══ Given information ══
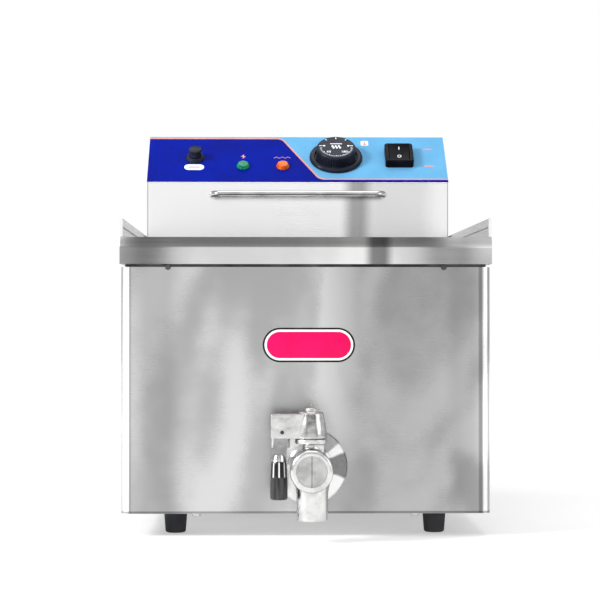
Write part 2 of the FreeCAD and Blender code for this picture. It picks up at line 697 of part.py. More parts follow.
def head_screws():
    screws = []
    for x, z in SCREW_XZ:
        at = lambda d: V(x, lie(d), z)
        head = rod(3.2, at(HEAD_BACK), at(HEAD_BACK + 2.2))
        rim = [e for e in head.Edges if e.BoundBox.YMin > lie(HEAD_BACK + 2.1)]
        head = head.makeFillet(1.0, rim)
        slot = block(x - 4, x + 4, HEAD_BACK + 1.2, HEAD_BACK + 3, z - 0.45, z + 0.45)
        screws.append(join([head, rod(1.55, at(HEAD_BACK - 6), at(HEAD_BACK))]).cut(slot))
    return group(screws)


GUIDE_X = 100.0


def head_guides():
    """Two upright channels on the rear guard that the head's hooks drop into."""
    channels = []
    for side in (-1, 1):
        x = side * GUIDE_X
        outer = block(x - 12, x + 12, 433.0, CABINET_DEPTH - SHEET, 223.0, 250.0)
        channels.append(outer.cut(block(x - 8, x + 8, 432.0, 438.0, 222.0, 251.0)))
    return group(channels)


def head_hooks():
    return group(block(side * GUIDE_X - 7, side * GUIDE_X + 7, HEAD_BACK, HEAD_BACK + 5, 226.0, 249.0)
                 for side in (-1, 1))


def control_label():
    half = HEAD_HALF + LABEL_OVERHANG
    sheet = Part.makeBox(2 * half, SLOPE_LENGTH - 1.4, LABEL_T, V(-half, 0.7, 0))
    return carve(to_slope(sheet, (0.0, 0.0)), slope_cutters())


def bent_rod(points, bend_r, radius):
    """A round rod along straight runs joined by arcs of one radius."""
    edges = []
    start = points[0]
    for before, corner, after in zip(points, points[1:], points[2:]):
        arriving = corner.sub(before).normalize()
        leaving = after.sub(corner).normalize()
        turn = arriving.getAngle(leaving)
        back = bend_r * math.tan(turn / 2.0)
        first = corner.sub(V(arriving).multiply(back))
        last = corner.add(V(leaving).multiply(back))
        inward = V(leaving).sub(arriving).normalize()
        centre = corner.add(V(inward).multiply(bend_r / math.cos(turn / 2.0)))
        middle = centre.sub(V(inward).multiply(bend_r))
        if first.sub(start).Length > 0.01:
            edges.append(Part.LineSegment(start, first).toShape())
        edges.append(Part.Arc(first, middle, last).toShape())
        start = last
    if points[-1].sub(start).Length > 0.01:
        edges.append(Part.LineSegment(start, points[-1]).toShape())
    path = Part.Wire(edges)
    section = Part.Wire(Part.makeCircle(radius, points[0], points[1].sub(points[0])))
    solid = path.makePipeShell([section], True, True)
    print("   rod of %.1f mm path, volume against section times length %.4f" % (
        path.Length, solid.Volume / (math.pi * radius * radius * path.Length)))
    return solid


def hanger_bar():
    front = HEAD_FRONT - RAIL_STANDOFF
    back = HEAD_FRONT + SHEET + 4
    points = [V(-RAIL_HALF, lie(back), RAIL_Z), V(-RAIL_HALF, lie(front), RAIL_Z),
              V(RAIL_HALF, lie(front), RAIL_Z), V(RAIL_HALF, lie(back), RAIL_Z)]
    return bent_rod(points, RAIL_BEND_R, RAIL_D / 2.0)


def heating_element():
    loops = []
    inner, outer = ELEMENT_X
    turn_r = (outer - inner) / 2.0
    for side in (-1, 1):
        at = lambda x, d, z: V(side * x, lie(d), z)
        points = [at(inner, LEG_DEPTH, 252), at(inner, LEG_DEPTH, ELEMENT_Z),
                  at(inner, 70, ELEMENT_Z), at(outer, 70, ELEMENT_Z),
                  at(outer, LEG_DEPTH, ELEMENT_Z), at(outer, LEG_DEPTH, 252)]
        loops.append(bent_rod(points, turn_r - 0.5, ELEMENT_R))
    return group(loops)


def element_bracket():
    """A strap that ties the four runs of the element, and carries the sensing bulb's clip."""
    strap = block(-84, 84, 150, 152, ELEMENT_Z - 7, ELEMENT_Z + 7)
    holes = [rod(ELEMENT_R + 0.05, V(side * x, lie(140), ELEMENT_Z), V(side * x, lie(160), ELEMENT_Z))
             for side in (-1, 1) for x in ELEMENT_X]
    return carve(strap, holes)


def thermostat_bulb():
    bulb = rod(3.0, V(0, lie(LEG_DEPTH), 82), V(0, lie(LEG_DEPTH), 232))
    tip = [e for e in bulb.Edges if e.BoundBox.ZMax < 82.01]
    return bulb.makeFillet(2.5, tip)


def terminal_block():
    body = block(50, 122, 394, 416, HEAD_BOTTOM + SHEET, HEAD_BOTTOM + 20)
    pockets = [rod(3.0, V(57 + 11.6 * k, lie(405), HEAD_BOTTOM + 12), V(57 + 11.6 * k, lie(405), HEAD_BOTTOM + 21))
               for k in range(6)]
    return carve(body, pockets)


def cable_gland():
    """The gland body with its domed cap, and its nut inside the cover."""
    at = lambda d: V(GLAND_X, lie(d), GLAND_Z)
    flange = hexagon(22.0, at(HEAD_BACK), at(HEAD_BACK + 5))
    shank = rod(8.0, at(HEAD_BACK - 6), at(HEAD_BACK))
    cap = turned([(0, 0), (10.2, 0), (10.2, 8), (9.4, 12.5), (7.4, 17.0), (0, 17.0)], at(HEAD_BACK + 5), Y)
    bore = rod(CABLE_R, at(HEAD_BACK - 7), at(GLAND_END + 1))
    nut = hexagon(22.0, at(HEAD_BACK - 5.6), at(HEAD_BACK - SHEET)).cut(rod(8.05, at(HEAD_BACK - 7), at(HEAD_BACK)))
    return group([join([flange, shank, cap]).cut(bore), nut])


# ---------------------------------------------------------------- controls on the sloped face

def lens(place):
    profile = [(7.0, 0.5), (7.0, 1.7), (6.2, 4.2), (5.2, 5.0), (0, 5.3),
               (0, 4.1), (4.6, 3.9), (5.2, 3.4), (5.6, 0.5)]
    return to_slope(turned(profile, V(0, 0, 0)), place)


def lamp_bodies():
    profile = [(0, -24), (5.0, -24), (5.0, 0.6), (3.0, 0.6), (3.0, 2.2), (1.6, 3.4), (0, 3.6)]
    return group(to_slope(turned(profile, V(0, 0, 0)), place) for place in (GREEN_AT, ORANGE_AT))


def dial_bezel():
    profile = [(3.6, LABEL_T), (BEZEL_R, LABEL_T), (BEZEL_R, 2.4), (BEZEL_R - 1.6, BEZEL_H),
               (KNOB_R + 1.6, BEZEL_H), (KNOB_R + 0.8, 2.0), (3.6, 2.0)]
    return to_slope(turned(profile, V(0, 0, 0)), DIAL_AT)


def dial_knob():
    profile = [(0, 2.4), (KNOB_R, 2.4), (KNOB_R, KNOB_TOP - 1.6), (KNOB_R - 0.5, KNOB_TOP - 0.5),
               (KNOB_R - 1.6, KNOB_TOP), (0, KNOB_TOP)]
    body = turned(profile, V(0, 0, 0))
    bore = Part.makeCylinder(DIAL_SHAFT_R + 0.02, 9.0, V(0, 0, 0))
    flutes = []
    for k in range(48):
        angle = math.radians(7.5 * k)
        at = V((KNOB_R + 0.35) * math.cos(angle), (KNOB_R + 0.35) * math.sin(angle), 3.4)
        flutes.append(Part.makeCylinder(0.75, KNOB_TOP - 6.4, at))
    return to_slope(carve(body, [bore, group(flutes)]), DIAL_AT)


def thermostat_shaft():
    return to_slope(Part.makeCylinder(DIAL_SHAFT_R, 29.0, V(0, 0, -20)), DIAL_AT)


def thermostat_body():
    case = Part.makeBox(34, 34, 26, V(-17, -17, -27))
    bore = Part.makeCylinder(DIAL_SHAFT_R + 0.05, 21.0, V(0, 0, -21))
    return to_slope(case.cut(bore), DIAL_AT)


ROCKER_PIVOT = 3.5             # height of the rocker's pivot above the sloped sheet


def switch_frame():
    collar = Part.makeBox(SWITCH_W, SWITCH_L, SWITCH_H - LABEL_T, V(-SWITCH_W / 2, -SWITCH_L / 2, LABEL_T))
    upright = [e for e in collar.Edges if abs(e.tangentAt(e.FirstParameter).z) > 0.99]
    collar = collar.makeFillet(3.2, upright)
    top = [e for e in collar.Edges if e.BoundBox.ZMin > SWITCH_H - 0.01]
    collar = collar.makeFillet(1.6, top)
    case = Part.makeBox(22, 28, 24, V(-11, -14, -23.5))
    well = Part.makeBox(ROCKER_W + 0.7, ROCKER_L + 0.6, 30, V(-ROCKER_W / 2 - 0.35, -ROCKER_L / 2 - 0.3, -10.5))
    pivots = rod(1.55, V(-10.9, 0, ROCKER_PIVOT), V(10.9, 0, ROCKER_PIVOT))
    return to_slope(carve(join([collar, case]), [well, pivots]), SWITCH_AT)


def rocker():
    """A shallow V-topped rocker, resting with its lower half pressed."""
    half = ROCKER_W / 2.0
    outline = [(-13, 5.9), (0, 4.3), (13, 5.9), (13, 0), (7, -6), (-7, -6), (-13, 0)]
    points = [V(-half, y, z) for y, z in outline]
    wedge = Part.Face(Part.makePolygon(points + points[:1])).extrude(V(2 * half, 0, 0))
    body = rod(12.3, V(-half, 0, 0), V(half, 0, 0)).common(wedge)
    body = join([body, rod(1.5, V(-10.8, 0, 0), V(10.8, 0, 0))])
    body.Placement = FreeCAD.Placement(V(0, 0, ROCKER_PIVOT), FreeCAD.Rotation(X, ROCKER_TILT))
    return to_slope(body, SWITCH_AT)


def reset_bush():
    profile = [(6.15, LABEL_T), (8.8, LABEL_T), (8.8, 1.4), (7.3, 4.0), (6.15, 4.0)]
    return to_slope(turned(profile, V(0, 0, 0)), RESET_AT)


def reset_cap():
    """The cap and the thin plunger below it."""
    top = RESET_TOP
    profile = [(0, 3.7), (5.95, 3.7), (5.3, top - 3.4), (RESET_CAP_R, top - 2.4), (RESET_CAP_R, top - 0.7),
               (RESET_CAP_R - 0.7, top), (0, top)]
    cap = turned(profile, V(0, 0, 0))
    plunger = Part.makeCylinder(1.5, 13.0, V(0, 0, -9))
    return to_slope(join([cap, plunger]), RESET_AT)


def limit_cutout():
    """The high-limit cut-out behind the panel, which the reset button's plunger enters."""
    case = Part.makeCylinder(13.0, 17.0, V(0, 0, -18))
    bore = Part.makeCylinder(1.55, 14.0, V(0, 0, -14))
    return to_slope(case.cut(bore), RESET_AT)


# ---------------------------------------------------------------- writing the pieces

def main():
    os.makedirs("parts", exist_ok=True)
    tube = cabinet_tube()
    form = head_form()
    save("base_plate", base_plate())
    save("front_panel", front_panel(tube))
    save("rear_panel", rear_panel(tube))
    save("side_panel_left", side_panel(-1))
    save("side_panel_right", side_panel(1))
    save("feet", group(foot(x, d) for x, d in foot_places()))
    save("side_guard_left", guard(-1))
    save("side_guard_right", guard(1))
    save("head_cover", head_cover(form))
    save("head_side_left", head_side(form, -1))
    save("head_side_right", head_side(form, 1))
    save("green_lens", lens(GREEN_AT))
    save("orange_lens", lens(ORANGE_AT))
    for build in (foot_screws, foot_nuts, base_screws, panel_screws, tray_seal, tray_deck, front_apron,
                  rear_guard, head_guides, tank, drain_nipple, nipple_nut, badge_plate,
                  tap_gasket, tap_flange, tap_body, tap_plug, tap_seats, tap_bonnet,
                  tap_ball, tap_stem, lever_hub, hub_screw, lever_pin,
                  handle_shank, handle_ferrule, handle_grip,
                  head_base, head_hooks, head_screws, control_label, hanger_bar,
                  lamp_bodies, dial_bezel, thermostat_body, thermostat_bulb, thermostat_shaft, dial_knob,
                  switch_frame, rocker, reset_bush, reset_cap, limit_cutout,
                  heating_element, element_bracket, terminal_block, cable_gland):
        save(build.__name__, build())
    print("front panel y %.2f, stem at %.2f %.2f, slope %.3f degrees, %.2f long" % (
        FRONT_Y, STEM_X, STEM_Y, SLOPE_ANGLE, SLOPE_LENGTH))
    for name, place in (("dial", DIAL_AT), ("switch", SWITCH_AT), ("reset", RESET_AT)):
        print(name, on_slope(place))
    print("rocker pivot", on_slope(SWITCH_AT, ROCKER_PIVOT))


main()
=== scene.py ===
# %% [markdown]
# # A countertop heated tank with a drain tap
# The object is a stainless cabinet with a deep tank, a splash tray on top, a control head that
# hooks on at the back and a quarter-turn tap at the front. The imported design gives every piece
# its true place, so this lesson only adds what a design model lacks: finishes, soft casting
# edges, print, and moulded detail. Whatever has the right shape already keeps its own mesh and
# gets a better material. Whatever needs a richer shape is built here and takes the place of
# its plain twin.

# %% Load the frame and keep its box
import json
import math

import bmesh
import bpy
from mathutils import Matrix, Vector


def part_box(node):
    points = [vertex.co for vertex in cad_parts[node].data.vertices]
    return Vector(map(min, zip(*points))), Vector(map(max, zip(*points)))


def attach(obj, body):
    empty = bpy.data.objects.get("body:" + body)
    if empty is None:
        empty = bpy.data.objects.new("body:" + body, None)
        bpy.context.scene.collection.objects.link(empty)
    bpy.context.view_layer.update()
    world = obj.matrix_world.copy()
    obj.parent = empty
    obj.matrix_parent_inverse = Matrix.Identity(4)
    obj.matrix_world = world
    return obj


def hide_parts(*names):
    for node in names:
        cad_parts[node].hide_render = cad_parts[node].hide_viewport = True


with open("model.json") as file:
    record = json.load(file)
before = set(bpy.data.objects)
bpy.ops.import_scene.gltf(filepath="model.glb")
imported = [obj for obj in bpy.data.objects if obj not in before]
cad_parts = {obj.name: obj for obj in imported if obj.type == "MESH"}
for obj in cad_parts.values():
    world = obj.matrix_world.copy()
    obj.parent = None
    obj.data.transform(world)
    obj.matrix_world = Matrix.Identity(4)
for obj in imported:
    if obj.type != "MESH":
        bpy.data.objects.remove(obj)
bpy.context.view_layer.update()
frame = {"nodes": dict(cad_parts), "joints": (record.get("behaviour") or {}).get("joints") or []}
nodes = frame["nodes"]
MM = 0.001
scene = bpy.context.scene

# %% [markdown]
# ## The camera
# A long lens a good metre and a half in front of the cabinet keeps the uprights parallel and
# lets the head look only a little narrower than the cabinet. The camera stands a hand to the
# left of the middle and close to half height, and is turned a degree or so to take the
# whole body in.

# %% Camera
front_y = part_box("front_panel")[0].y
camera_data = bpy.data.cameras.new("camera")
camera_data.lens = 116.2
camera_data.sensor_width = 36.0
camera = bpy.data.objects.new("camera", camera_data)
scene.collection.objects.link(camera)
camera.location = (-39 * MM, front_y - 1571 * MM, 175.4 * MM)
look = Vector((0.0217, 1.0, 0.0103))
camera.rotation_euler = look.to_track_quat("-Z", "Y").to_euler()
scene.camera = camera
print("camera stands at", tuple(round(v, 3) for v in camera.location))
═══
Begin at the line containing "y %.2f, stem", end at the line containing "cad_parts[node].hide_render = cad_parts[node].hide_viewport", and reproduce every line in that range exactly, both ends included.

    print("front panel y %.2f, stem at %.2f %.2f, slope %.3f degrees, %.2f long" % (
        FRONT_Y, STEM_X, STEM_Y, SLOPE_ANGLE, SLOPE_LENGTH))
    for name, place in (("dial", DIAL_AT), ("switch", SWITCH_AT), ("reset", RESET_AT)):
        print(name, on_slope(place))
    print("rocker pivot", on_slope(SWITCH_AT, ROCKER_PIVOT))


main()
=== scene.py ===
# %% [markdown]
# # A countertop heated tank with a drain tap
# The object is a stainless cabinet with a deep tank, a splash tray on top, a control head that
# hooks on at the back and a quarter-turn tap at the front. The imported design gives every piece
# its true place, so this lesson only adds what a design model lacks: finishes, soft casting
# edges, print, and moulded detail. Whatever has the right shape already keeps its own mesh and
# gets a better material. Whatever needs a richer shape is built here and takes the place of
# its plain twin.

# %% Load the frame and keep its box
import json
import math

import bmesh
import bpy
from mathutils import Matrix, Vector


def part_box(node):
    points = [vertex.co for vertex in cad_parts[node].data.vertices]
    return Vector(map(min, zip(*points))), Vector(map(max, zip(*points)))


def attach(obj, body):
    empty = bpy.data.objects.get("body:" + body)
    if empty is None:
        empty = bpy.data.objects.new("body:" + body, None)
        bpy.context.scene.collection.objects.link(empty)
    bpy.context.view_layer.update()
    world = obj.matrix_world.copy()
    obj.parent = empty
    obj.matrix_parent_inverse = Matrix.Identity(4)
    obj.matrix_world = world
    return obj


def hide_parts(*names):
    for node in names:
        cad_parts[node].hide_render = cad_parts[node].hide_viewport = True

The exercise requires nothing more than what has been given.